Data segment:
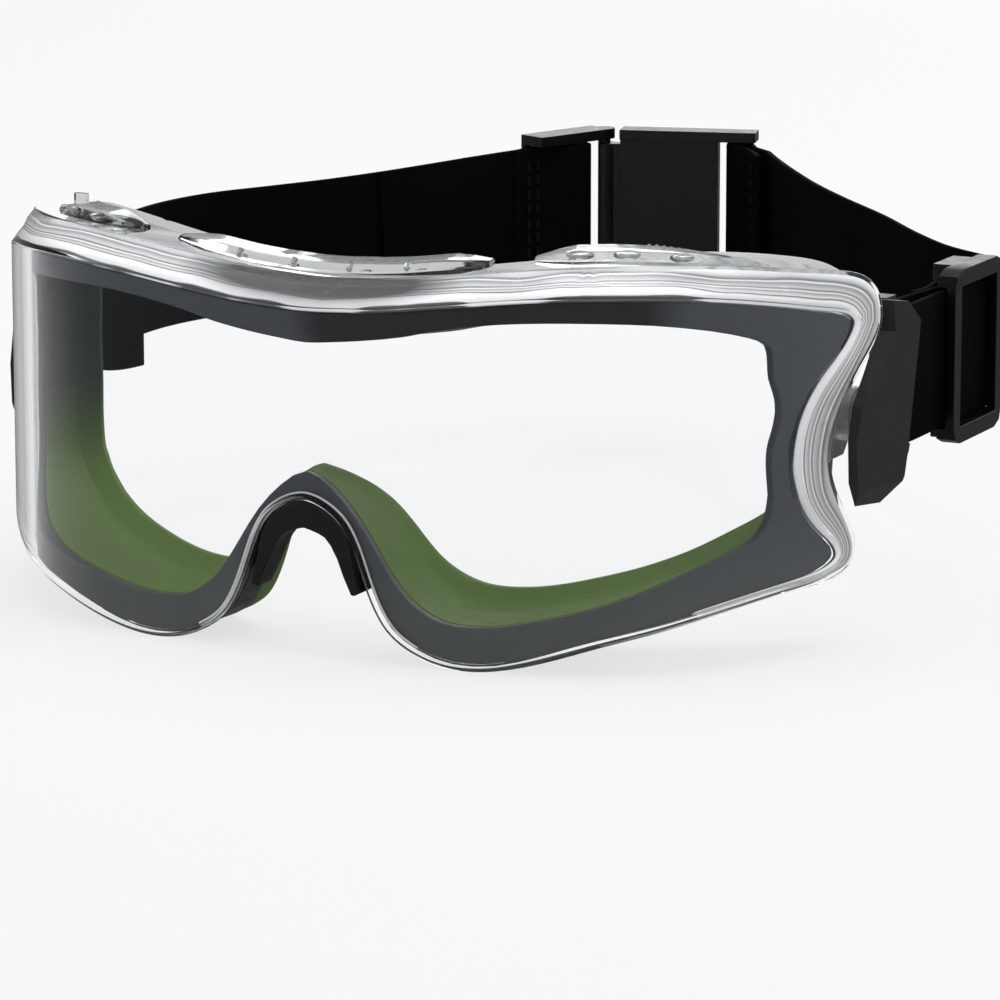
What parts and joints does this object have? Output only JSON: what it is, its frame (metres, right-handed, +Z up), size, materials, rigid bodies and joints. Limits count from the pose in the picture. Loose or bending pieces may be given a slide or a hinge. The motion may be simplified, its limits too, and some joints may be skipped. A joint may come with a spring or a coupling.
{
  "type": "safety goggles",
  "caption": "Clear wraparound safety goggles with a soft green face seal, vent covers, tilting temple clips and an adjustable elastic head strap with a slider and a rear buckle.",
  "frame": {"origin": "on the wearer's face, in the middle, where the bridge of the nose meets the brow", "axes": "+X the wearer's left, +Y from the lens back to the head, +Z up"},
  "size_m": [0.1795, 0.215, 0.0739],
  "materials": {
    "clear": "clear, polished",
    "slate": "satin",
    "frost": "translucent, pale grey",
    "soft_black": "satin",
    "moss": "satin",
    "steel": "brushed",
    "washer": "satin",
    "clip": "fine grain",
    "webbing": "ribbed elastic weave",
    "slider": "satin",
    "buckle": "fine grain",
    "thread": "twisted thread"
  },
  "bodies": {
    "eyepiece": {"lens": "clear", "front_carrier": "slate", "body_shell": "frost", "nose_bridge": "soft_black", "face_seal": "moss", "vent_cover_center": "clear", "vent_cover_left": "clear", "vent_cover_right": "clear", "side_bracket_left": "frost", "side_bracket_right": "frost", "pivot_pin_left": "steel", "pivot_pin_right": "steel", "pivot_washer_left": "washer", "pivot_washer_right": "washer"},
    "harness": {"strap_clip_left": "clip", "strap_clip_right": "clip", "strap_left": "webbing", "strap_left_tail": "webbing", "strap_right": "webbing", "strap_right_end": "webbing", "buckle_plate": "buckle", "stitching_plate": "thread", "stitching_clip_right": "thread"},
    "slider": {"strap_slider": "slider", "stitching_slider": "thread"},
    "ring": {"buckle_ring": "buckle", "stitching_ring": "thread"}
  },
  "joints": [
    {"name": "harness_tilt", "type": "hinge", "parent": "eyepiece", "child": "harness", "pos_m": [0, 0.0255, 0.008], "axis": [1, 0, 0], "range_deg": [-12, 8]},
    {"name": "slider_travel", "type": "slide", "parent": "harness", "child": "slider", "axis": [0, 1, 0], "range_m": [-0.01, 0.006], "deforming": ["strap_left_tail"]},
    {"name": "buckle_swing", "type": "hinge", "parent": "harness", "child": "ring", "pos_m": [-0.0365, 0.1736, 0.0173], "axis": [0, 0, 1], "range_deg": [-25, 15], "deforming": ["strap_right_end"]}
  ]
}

Problem description:
Copy out the whole listing, exactly as written.

Finished task:
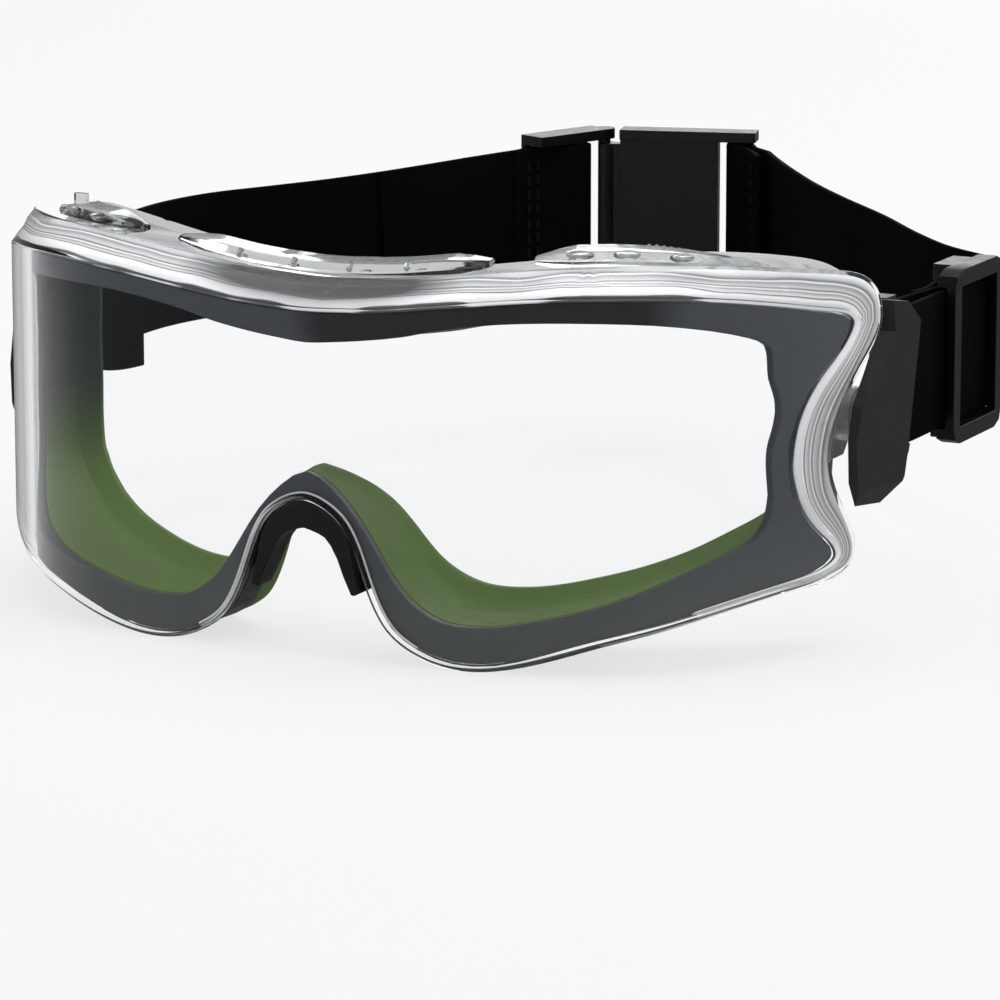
What parts and joints does this object have? Output only JSON: what it is, its frame (metres, right-handed, +Z up), size, materials, rigid bodies and joints. Limits count from the pose in the picture. Loose or bending pieces may be given a slide or a hinge. The motion may be simplified, its limits too, and some joints may be skipped. A joint may come with a spring or a coupling.
{
  "type": "safety goggles",
  "caption": "Clear wraparound safety goggles with a soft green face seal, vent covers, tilting temple clips and an adjustable elastic head strap with a slider and a rear buckle.",
  "frame": {"origin": "on the wearer's face, in the middle, where the bridge of the nose meets the brow", "axes": "+X the wearer's left, +Y from the lens back to the head, +Z up"},
  "size_m": [0.1795, 0.215, 0.0739],
  "materials": {
    "clear": "clear, polished",
    "slate": "satin",
    "frost": "translucent, pale grey",
    "soft_black": "satin",
    "moss": "satin",
    "steel": "brushed",
    "washer": "satin",
    "clip": "fine grain",
    "webbing": "ribbed elastic weave",
    "slider": "satin",
    "buckle": "fine grain",
    "thread": "twisted thread"
  },
  "bodies": {
    "eyepiece": {"lens": "clear", "front_carrier": "slate", "body_shell": "frost", "nose_bridge": "soft_black", "face_seal": "moss", "vent_cover_center": "clear", "vent_cover_left": "clear", "vent_cover_right": "clear", "side_bracket_left": "frost", "side_bracket_right": "frost", "pivot_pin_left": "steel", "pivot_pin_right": "steel", "pivot_washer_left": "washer", "pivot_washer_right": "washer"},
    "harness": {"strap_clip_left": "clip", "strap_clip_right": "clip", "strap_left": "webbing", "strap_left_tail": "webbing", "strap_right": "webbing", "strap_right_end": "webbing", "buckle_plate": "buckle", "stitching_plate": "thread", "stitching_clip_right": "thread"},
    "slider": {"strap_slider": "slider", "stitching_slider": "thread"},
    "ring": {"buckle_ring": "buckle", "stitching_ring": "thread"}
  },
  "joints": [
    {"name": "harness_tilt", "type": "hinge", "parent": "eyepiece", "child": "harness", "pos_m": [0, 0.0255, 0.008], "axis": [1, 0, 0], "range_deg": [-12, 8]},
    {"name": "slider_travel", "type": "slide", "parent": "harness", "child": "slider", "axis": [0, 1, 0], "range_m": [-0.01, 0.006], "deforming": ["strap_left_tail"]},
    {"name": "buckle_swing", "type": "hinge", "parent": "harness", "child": "ring", "pos_m": [-0.0365, 0.1736, 0.0173], "axis": [0, 0, 1], "range_deg": [-25, 15], "deforming": ["strap_right_end"]}
  ]
}